- Starbreaker (background) on the cover of Justice League of America #96 (February 1972), art by Dick Dillin.

Publication information
- Publisher: DC Comics
- First appearance: Justice League of America #96 (February 1972)
- Created by: Mike Friedrich (writer) Dick Dillin (artist)

In-story information
- Abilities: Energy Form: Energy absorption and manipulation Genius intellect Humanoid Form: Physical enhancement Flight Energy projection and manipulation Illusion generation Emotional Vampirism

= Starbreaker (character) =

Starbreaker is a fictional character that appears in comic books published by DC Comics. The character first appeared in Justice League of America #96 (February 1972), and was created by Mike Friedrich and Dick Dillin.

==Publication history==
Starbreaker debuted in a three-part storyline that ran in Justice League of America #96-98 (February–May 1972). The first chapter, "The Coming of Starbreaker" introduced the foe; the second, "The Day the Earth Screams", featured the origin story of the Justice League and the final chapter "No More Tomorrows", featured Sargon the Sorcerer, who aids the League in defeating the villain. The character did not appear in DC Comics continuity again until featured in a four-part storyline in Justice League America #62-65 (May–August 1992). Starbreaker eventually returned, revealed to be the mastermind behind a planet abduction in Adam Strange (vol. 2) #1-8 (November 2004-June 2005) before a reappearance in Justice League of America (vol. 2) #29-34 (March–August 2009).

==Fictional character biography==
Three members of the Justice League of America - Flash, Green Lantern, and Hawkman - are diverted from a return trip to Earth by Adam Strange. Tracing a faint transmission from Green Lantern, Superman joins the heroes on the planet Rann. Strange has enlisted their aid to defeat Starbreaker, who is intent on destroying Rann and consuming its energy. Although Starbreaker splits into three copies that begin the process, the villain is defeated by Strange and the Justice Leaguers. Intent on vengeance, Starbreaker attacks Earth, initially defeating Superman, Green Lantern and the Flash. The entire Justice League gathers, and after being spurred on by Hawkman, defeat Starbreaker with the aid of Sargon the Sorcerer. Starbreaker is incarcerated by the Guardians of the Universe.

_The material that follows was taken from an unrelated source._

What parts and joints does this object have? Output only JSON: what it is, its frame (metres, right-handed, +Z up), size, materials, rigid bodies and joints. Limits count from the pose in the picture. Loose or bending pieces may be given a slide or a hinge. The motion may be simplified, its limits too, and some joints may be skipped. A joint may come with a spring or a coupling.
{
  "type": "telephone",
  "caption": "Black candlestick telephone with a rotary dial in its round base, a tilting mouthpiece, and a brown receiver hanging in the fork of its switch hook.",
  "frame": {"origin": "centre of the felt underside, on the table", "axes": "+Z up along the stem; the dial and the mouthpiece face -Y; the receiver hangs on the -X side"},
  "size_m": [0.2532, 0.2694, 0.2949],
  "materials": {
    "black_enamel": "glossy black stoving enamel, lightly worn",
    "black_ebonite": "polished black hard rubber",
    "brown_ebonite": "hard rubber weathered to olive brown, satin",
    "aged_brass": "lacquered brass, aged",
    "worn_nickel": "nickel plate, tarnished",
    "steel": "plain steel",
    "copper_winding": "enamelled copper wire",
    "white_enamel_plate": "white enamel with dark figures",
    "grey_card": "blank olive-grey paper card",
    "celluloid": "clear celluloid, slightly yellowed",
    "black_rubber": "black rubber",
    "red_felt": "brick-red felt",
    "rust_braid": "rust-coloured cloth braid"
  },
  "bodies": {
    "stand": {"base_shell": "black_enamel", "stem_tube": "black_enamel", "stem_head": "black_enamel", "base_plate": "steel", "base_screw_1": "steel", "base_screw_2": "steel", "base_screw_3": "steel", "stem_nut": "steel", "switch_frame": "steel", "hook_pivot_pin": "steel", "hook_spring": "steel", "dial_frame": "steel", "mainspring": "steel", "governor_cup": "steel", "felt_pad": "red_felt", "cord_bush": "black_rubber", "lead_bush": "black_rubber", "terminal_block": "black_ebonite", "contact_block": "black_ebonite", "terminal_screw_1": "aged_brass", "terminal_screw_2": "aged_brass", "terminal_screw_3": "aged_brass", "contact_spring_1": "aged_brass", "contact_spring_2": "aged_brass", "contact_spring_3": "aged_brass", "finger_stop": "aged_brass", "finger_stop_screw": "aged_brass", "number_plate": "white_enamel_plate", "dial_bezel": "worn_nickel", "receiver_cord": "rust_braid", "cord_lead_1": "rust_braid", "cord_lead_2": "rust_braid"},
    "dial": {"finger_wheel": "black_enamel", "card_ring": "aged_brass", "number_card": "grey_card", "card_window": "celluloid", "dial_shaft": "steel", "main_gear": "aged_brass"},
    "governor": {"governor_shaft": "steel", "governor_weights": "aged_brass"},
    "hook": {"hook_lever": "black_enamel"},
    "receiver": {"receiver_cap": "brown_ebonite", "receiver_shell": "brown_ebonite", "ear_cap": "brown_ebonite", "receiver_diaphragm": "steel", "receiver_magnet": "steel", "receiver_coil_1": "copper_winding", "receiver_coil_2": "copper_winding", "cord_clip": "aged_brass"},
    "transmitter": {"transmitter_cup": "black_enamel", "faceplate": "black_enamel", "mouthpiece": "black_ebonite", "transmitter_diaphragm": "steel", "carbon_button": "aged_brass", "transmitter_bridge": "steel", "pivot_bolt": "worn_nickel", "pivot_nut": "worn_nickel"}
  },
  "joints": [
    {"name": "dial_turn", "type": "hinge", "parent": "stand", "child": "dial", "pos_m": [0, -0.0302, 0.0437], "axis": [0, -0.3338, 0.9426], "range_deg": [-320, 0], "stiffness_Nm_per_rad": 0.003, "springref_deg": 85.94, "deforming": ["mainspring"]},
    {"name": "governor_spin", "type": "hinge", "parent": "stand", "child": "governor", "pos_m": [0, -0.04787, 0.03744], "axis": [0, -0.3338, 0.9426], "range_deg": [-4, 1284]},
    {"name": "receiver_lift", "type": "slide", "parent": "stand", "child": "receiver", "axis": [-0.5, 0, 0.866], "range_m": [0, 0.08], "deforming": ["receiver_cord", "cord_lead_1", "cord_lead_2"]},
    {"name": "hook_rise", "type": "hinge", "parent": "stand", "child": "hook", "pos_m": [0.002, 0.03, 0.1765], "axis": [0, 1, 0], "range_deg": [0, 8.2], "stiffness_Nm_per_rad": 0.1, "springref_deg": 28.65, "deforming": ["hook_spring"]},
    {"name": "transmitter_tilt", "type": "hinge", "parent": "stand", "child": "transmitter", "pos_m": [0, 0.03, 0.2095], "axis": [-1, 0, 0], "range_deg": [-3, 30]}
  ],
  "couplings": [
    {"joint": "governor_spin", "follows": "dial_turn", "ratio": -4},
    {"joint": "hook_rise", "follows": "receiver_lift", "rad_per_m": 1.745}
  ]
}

Starbreaker escapes and conquers the planet Almerac, intent on devouring its energies. Another version of the Justice League oppose Starbreaker, with Blue Beetle using Booster Gold's armor to absorb Starbreaker's energy.

Sh'ri Valkyr, a Thanagarian commander, resuscitates Starbreaker, providing him with victims and allowing him to regain a corporeal form. Valkyr plans to use Rann's teleportation technology - the Zeta-Beam - to convert the entire universe into energy to feed Starbreaker. With the help of the Omega Men and L.E.G.I.O.N., Adam Strange strands Starbreaker in an empty universe devoid of energy. Before being killed, Valkyr retaliates by teleporting Rann to Polaris, home system of the planet Thanagar, beginning the Rann-Thanagar War.

Starbreaker returns in an incorporeal form, intent on destroying the Justice League. He uses the villain Shadow Thief as a pawn and locates an entity with enough energy to sustain his form for many years. Starbreaker is revealed to be an adult Sun-Eater and engages the League in combat. He is weakened by Doctor Light and Firestorm, then shot by Paladin, an alternative version of Batman. Although Starbreaker dissolves, the League acknowledge the defeat is temporary and that Starbreaker will reform.

Starbreaker is the main antagonist in the 2025 storyline "The Starbreaker Supremacy", where he allies with Nathan Broome in an attempt to destroy the emotional spectrum.

== Powers and abilities ==
Starbreaker is initially presented as a humanoid energy vampire with exceptional strength and durability; and capable of flight, energy projection and creating illusions. Starbreaker can also be empowered by draining negative emotions such as hatred and fear from other beings. Starbreaker is eventually revealed to be an adult Sun-Eater, which requires large amounts of energy to survive. As an energy entity, Starbreaker is susceptible to devices capable of draining energy, which disperse his body.